CPR – or Cardiopulmonary Resuscitation – is known the world over for saving lives. A relatively simple technique, considering its reputation, it’s the go-to emergency procedure for a person whose heart has stopped beating.
The longer a person goes without oxygen, the more the likelihood of damage to their vital organs and even death.
CPR has the potential to keep the person alive long enough to receive professional medical attention.
There is no good reason not learn how to do CPR. You don’t need to be a health professional to gain expertise in this highly effective medical intervention, which is quick to both learn and execute.
But knowing how to do it properly is key. Learning it at a registered First Aid training course — such as those provided by Australia Wide First Aid in Melbourne’s CBD for example — is the recognised way to gain certification in CPR.
It has been long understood that CPR is something everyone should know how to do. For that reason, it is at the core of all accredited First Aid courses.
How Does CPR Work?
Before the COVID pandemic, CPR was performed by alternating chest compressions and mouth-to-mouth breathing.
This process works to push oxygen into the lungs, so that oxygenated blood can get to the brain and keep the person alive.
This CPR technique, taught for many years at First Aid courses around Australia, involved 30 chest compressions and 2 deep breaths, repeating that cycle until proper help arrives.
Now, in times of infection concerns with COVID-19, the breaths are reserved for First Aiders with PPE in the form of face-shields. Chest compressions remain integral to CPR.
When is CPR Necessary?
CPR can be used in many different emergency situations. We’ve all seen those TV dramas showing someone who has been rescued from drowning by often questionable on-screen representations of CPR techniques…
But there are literally hundreds of scenarios where timely CPR, done correctly, can mean the difference between life and death.
For instance, a massive heart attack that has rendered a person incapable of breathing can be counteracted using CPR.
Drug overdose is another example where CPR can save a life.
The whole point is to keep oxygen flowing in the injured party’s body long enough for them to get to a hospital.
Why Learn CPR?
Without oxygen, the human brain can survive for only 5 minutes, on average, before it is permanently damaged.
Used properly, CPR can dramatically increase a person’s chances of making a full and complete recovery, even after a serious injury or problem.
On the other hand, simply allowing a person to lie there without the benefit of CPR, while waiting for help, would increase their risk significantly.
Performing CPR is taking a proactive approach to a frightening and stressful situation.

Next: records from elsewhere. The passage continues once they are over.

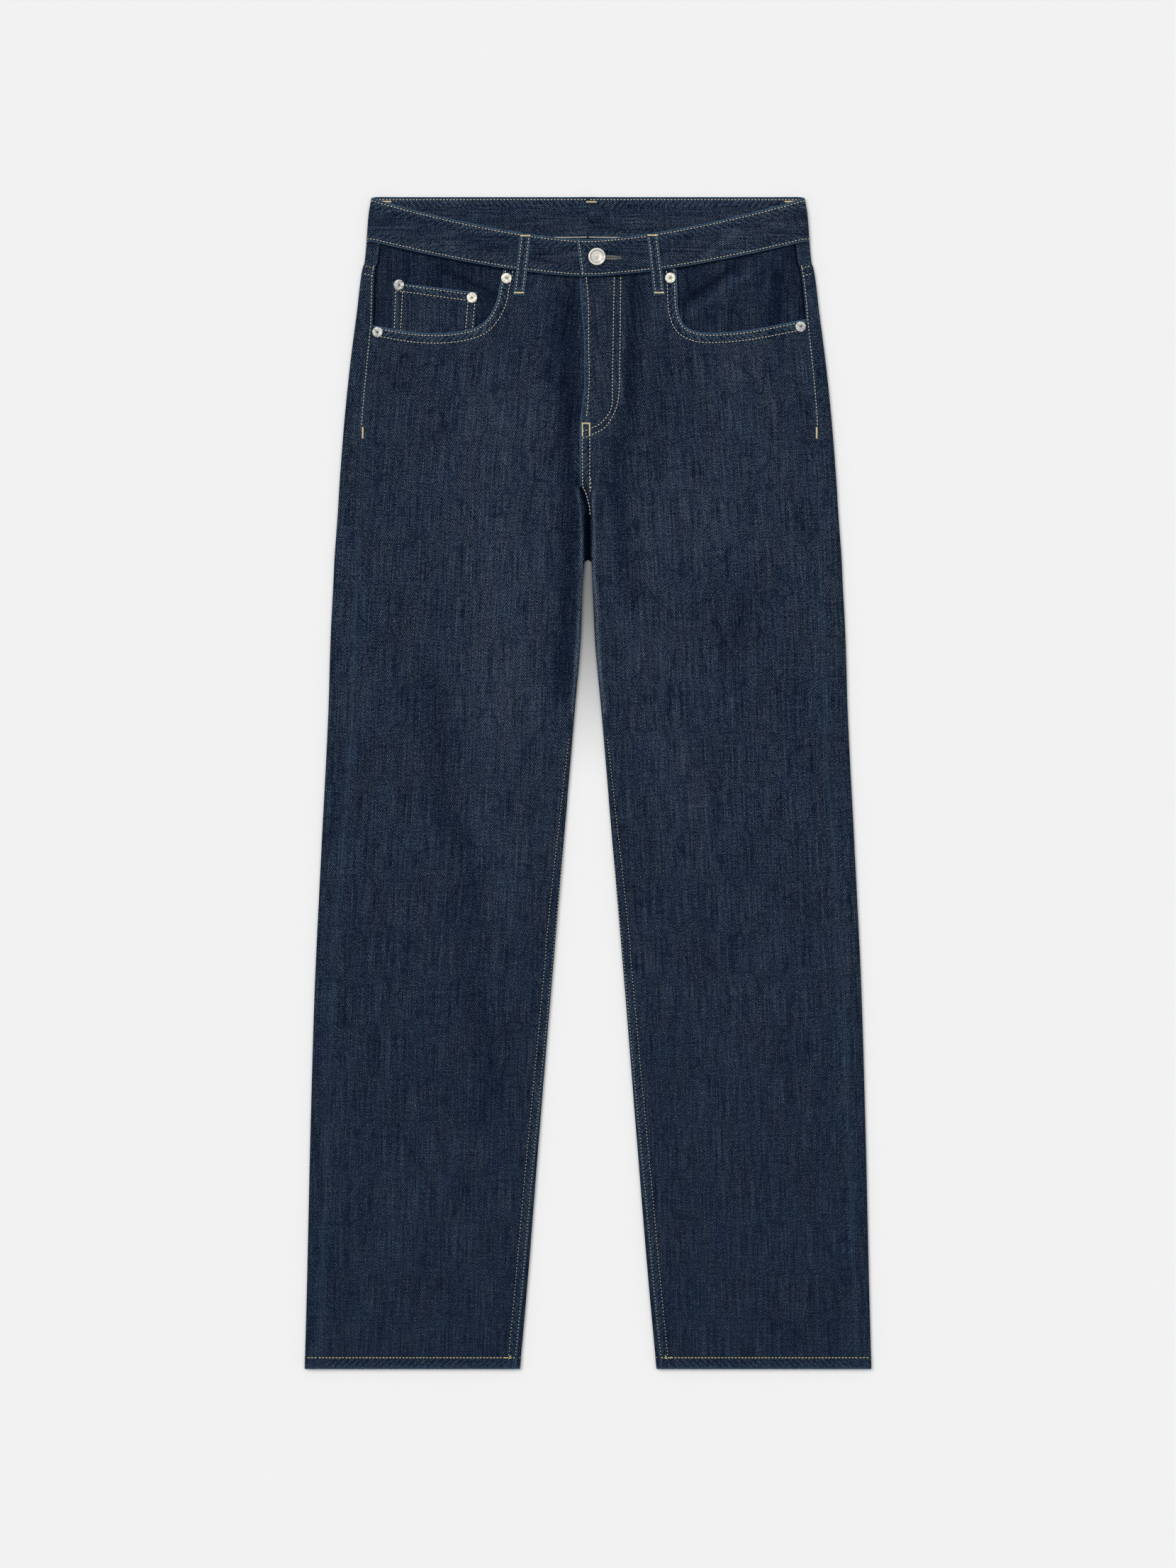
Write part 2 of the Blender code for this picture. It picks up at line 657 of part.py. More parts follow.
def waistband(side, material):
    """Half of the waistband, from its end at the fly round the side to the centre seam at the back."""
    radius = fold_radius(0) + BAND_PROUD / 2
    outer, inner = [], []
    for k in range(BAND_ROWS + 1):
        share = k / BAND_ROWS
        end = band_end_x(side, share)
        fronts = [mix(end, BAND_FRONT_COLUMNS[-1], j / 3) for j in range(3)]
        columns = [(x, True, None) for x in (*fronts, *reversed(BAND_FRONT_COLUMNS))]
        columns += [(None, True, j / 6) for j in range(7)]
        columns += [(x, False, None) for x in YOKE_COLUMNS]
        skins = []
        for x, on_top, turn in columns:
            at = BAND_HALF if x is None else x
            if turn is not None:
                top, low = mix(band_top_front(at), 0.0, turn), band_low_round(turn)
            elif on_top:
                top, low = band_top_front(at), band_low_front(at)
            else:
                top, low = 0.0, band_low_back(at)
            wall = Wall(side, mix(top, low, share), BAND_WALL, radius)
            if turn is not None:
                run = mix(wall.quarter, -wall.quarter, turn)
            else:
                along_x = min(x, wall.outer - wall.radius - 1.0)
                run = wall.run_at(along_x) if on_top else -wall.run_at(along_x)
            skins.append(cloth_skins(wall, run, BAND_WALL / 2, BAND_WALL / 2, band_raise))
        outer.append([skin[0] for skin in skins])
        inner.append([skin[1] for skin in skins])
    return shell("waistband_" + side, outer, inner, material)


def facing_depth(side, x, down):
    """How far the pocket facing lies below the outer face of the front."""
    from_band = (down - band_low_front(x)) / FACING_SLOPE_FROM_BAND
    from_seam = (Wall(side, down).seam_x() - x) / FACING_SLOPE_FROM_SEAM
    return LAYER + mix(*FACING_DEPTH, smooth_step(min(from_band, from_seam)))


def level_sheet(name, side, grid, height, thickness, material):
    """A sheet whose outer face has this height at each (x, down) of a grid."""
    outer, inner = [], []
    for row in grid:
        outer.append([
            (SIDES[side] * s.x * MM, (LENGTH / 2 - s.down) * MM, height(s.x, s.down) * MM) for s in row
        ])
        inner.append([(x, y, z - thickness * MM) for x, y, z in outer[-1]])
    return shell(name, outer, inner, material)


def facing(side, material):
    """The denim that shows inside a pocket mouth. It runs on under the front."""
    columns, rows = 9, 7

    def lowest(x):
        corner = 1 - min(1.0, (x - FACING_INNER) / 30.0)
        return FACING_LOW - FACING_CORNER * corner**2

    grid = []
    for k in range(rows + 1):
        row = []
        for j in range(columns + 1):
            x = mix(FACING_INNER, Wall(side, 90).seam_x(), j / columns)
            down = mix(band_low_front(x) + 2 * SEAM_GAP, lowest(x), k / rows)
            row.append(Spot(mix(FACING_INNER, Wall(side, down).seam_x(), j / columns), down))
        grid.append(row)

    def height(x, down):
        return 2 * fold_radius(down) - facing_depth(side, x, down)

    return level_sheet("facing_" + side, side, grid, height, DENIM, material)


def coin_pocket(material):
    """The small pocket on the right facing. Its lower end is under the front."""
    a, b, c, d = COIN_POCKET
    steps = 6
    grid = []
    for k in range(steps + 1):
        t = k / steps
        start, end = Spot(mix(a.x, d.x, t), mix(a.down, d.down, t)), Spot(mix(b.x, c.x, t), mix(b.down, c.down, t))
        grid.append([
            Spot(mix(start.x, end.x, j / steps), mix(start.down, end.down, j / steps)) for j in range(steps + 1)
        ])

    def height(x, down):
        return 2 * fold_radius(down) - facing_depth("right", x, down) + LAYER

    return level_sheet("coin_pocket", "right", grid, height, DENIM, material)


def strip(name, start, end, width, height, thickness, material, steps=8):
    """A flat strip between two spots. height gives its outer face."""
    across = (end.down - start.down, start.x - end.x)
    length = math.hypot(*across)
    half = [c / length * width / 2 for c in across]
    outer, inner = [], []
    for k in range(steps + 1):
        x, down = mix(start.x, end.x, k / steps), mix(start.down, end.down, k / steps)
        z = height(x, down)
        row = [
            ((x + side * half[0]) * MM, (LENGTH / 2 - down - side * half[1]) * MM, z * MM) for side in (-1, 1)
        ]
        outer.append(row)
        inner.append([(p[0], p[1], p[2] - thickness * MM) for p in row])
    return shell(name, outer, inner, material)


def front_loop(side, material):
    """A belt loop that starts at the waistband's top edge and ends on the front below it."""
    start, end = FRONT_LOOPS[side]
    band_face = 2 * fold_radius(0) + BAND_PROUD

    def height(x, down):
        past = smooth_step((down - band_low_front(x) - 3.0) / 7.0)
        level = max(front_level(side, abs(x) + off, down) for off in (-LOOP_WIDTH / 2, LOOP_WIDTH / 2))
        return mix(band_face, level, past) + SEAM_GAP + LOOP_WALL

    return strip("belt_loop_front_" + side, start, end, LOOP_WIDTH, height, LOOP_WALL, material, 12)


def back_loop(name, x, material):
    """A belt loop on the underside, flush with the surface that the jeans lie on."""
    low = band_low_back(abs(x)) + LOOP_BELOW_BAND
    start, end = Spot(x, 0.6), Spot(x, low)
    return strip(name, start, end, LOOP_WIDTH, lambda x, down: BACK_LOOP_WALL, BACK_LOOP_WALL, material, 4)


def back_pocket(side, material):
    """A pointed patch pocket on the underside: its outline filled and pulled up to its thickness."""
    mesh = bmesh.new()
    corners = [
        mesh.verts.new((SIDES[side] * s.x * MM, (LENGTH / 2 - s.down) * MM, 0.0)) for s in BACK_POCKET
    ]
    face = mesh.faces.new(corners)
    top = bmesh.ops.extrude_face_region(mesh, geom=[face])["geom"]
    lifted = [v for v in top if isinstance(v, bmesh.types.BMVert)]
    bmesh.ops.translate(mesh, verts=lifted, vec=(0.0, 0.0, DENIM * MM))
    bmesh.ops.recalc_face_normals(mesh, faces=mesh.faces)
    return finished("back_pocket_" + side, mesh, material)


def turned(name, profile, spot, base, material, steps=20):
    """A round piece turned from its profile of (radius, height), set down with its foot at this height."""
    mesh = bmesh.new()
    verts = [mesh.verts.new((r * MM, 0.0, z * MM)) for r, z in profile]
    edges = [mesh.edges.new(pair) for pair in zip(verts, verts[1:])]
    bmesh.ops.spin(
        mesh, geom=verts + edges, cent=(0, 0, 0), axis=(0, 0, 1), angle=2 * math.pi, steps=steps,
        use_merge=True, use_duplicate=False,
    )
    bmesh.ops.remove_doubles(mesh, verts=mesh.verts, dist=0.02 * MM)
    bmesh.ops.recalc_face_normals(mesh, faces=mesh.faces)
    piece = finished(name, mesh, material)
    piece.location = (spot.x * MM, (LENGTH / 2 - spot.down) * MM, base * MM)
    return piece


def rivet(name, spot, base, material):
    """A copper-type rivet's washer with its raised burr in the middle."""
    r, h = RIVET_RADIUS, RIVET_HEIGHT
    profile = ((0, 0), (r, 0), (r, 0.5 * h), (0.86 * r, 0.8 * h), (0.45 * r, 0.72 * h), (0.2 * r, h), (0, h))
    return turned(name, profile, spot, base, material)


def button(base, material):
    """The waist button's cap: a rolled rim round a shallow dish."""
    r, h = BUTTON_RADIUS, BUTTON_HEIGHT
    profile = (
        (0, 0), (0.9 * r, 0), (r, 0.35 * h), (0.97 * r, 0.75 * h), (0.88 * r, h),
        (0.74 * r, 0.85 * h), (0.5 * r, 0.62 * h), (0.4 * r, 0.74 * h), (0, 0.78 * h),
    )
    return turned("waist_button", profile, BUTTON, base, material, 28)


def rivet_base(name, spot):
    """Height of a rivet's seat: the front, or the coin pocket below it."""
    side = "left" if spot.x > 0 else "right"
    if "coin" in name:
        level = 2 * fold_radius(spot.down) + LAYER - facing_depth(side, abs(spot.x), spot.down)
    else:
        level = max(front_level(side, abs(spot.x) + off, spot.down) for off in (-RIVET_RADIUS, 0, RIVET_RADIUS))
    return level + SEAM_GAP


def new_material(name, colour, roughness, metallic):
    material = bpy.data.materials.new(name)
    material.use_nodes = True
    shader = material.node_tree.nodes["Principled BSDF"]
    shader.inputs["Base Color"].default_value = (*colour, 1.0)
    shader.inputs["Roughness"].default_value = roughness
    shader.inputs["Metallic"].default_value = metallic
    return material


def build():
    for old in list(bpy.data.objects):
        bpy.data.objects.remove(old)
    denim = new_material("indigo_denim", (0.019, 0.028, 0.052), 0.9, 0.0)
    band_denim = new_material("waistband_denim", (0.022, 0.031, 0.055), 0.9, 0.0)
    nickel = new_material("brushed_nickel", (0.62, 0.61, 0.58), 0.35, 1.0)
    for side in SIDES:
        front(side, denim)
        back(side, denim)
        yoke(side, denim)
        waistband(side, band_denim)
        facing(side, denim)
        back_pocket(side, denim)
        front_loop(side, band_denim)
        back_loop("belt_loop_side_" + side, SIDES[side] * SIDE_LOOP_X, band_denim)
    back_loop("belt_loop_centre", 0.0, band_denim)
    coin_pocket(denim)
    for name, spot in RIVETS.items():
        rivet(name, spot, rivet_base(name, spot), nickel)
    band_face = 2 * fold_radius(0) + BAND_PROUD + band_raise("left", BUTTON.x)
    button(band_face + SEAM_GAP, nickel)


build()
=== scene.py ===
"""Straight-leg jeans in dark indigo denim, laid flat on a pale floor with the front up.

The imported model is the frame. Each cloth node is replaced by a finer shell on the same sections, and the
sewing, the metal and the looks are added. The tables are in millimetres and the meshes in metres. Left
and right are the wearer's, "down" is the distance from the top of the back waistband towards the hems,
and x the distance from the centre line.
"""

import functools
import math
from collections import namedtuple

import bpy
import numpy as np
from bpy.props import FloatProperty, FloatVectorProperty, PointerProperty
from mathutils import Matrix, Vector
from mathutils.kdtree import KDTree


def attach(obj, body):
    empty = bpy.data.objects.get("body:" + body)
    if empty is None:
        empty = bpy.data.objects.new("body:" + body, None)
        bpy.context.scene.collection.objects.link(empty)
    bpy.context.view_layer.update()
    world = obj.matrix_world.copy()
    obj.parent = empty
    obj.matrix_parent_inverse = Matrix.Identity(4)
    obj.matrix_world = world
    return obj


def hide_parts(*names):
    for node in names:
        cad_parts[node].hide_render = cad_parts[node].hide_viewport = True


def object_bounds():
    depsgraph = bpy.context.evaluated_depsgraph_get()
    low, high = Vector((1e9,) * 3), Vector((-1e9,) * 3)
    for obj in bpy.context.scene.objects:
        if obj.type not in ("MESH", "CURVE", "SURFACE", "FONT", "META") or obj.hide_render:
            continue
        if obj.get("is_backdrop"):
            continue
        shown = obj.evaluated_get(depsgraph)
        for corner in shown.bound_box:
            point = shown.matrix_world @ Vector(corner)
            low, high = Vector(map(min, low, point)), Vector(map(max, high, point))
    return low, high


bl_info = {
    "name": "Laid-out Jeans",
    "version": (1, 0, 0),
    "blender": (4, 5, 0),
    "location": "View3D > Sidebar > Jeans",
    "description": "Builds a pair of jeans laid flat, with its denim, sewing, rivets and button",
    "category": "Object",
}

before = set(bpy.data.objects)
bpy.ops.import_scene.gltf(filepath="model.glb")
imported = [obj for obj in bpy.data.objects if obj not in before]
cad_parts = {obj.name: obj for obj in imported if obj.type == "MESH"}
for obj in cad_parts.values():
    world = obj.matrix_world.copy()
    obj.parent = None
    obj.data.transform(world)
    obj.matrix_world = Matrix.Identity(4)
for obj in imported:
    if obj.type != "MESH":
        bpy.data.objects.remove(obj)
CAD_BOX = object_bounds()

MM = 0.001
SIDES = {"right": -1, "left": 1}

# Driving dimensions
LENGTH = 1092.0
DENIM = 1.0
SEAM_GAP = 0.3
LAYER = DENIM + SEAM_GAP
AIR_AT_HIP = 3.6
AIR_AT_HEM = 3.4
HIP_DOWN = 300.0
KNEE_DOWN = 600.0
BAND_WALL = 2.0
BAND_PROUD = 0.8
HEM_HEIGHT = 10.8
HEM_EXTRA = 0.5

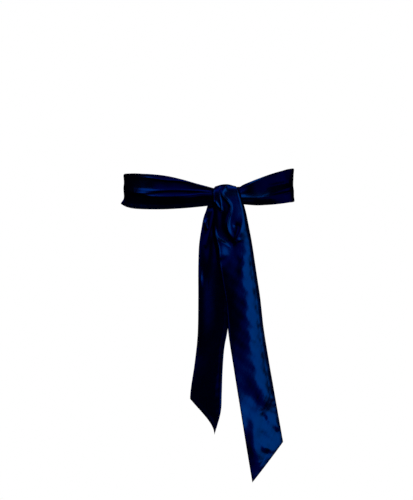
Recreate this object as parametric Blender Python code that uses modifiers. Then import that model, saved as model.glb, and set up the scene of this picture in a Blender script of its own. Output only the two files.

In the context of emergency medical attention, it’s also one of the easier things you can learn.
Refresher courses on CPR and other First Aid strategies have their place because treatments and products are continually evolving. And although, hopefully, you won’t be needing to use your First Aid skills too often, a refresher will help you maintain your confidence in those skills.
The Australian Resuscitation Council recommends renewing CPR certification every 12 months.